The single market – not as wonderful as we thought

The Bertelsmann Foundation has just published a report to mark twenty years of the single market and interesting reading it makes. It found that, between 1992 and 2012, Germany’s GDP increased by €37.1bn per year as a result of its membership of the EU’s single market – equivalent to €450 per inhabitant. By contrast, UK GDP only benefited by an additional €1bn per year, equivalent to €10 (or just over £8.50) per inhabitant.

Denmark has benefitted even more than Germany. Its GDP increased by €500 per inhabitant per year. However, Southern European nations have not done so well. The per capita figures for Italy, Spain, Greece and Portugal are €80, €70, €70 and €20 respectively. It is unsurprising that these countries have fared badly relative to Germany. Tied to the single currency, their exports to Germany have become progressively more expensive while Germany has been able to grow its exports across the Eurozone after making significant gains in productivity a decade or so ago.

However, even Greece and Portugal, hamstrung by a currency that has not worked in their favour, have gained more from the Single Market than our country.

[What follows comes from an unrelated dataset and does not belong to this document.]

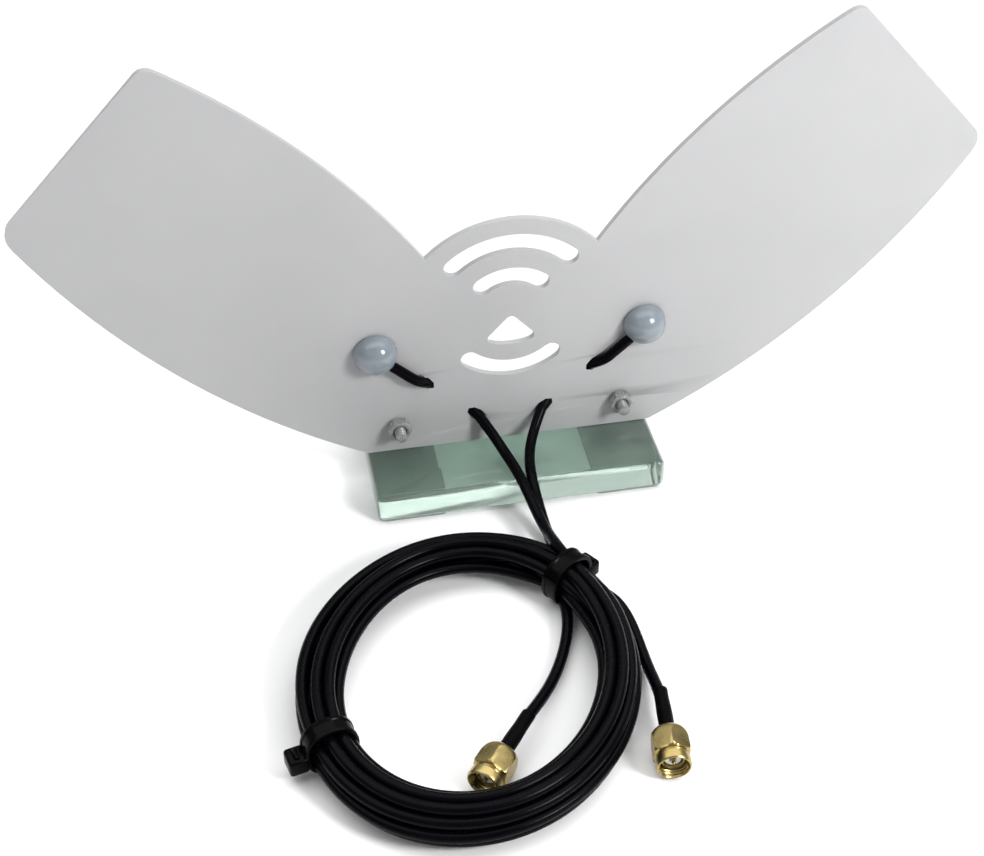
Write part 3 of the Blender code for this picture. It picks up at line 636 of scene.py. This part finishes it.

As the debate about EU membership hots up, one of the concerns frequently expressed by figures from the business world is that it would be a calamity to be excluded from the Single Market. It has been taken as read that any trading arrangement with the EU for a newly-independent UK should include access to the Single Market and there is no question that this remains the cases. However, the size of the benefit to the UK economy has not proved nearly as significant as we were led to believe.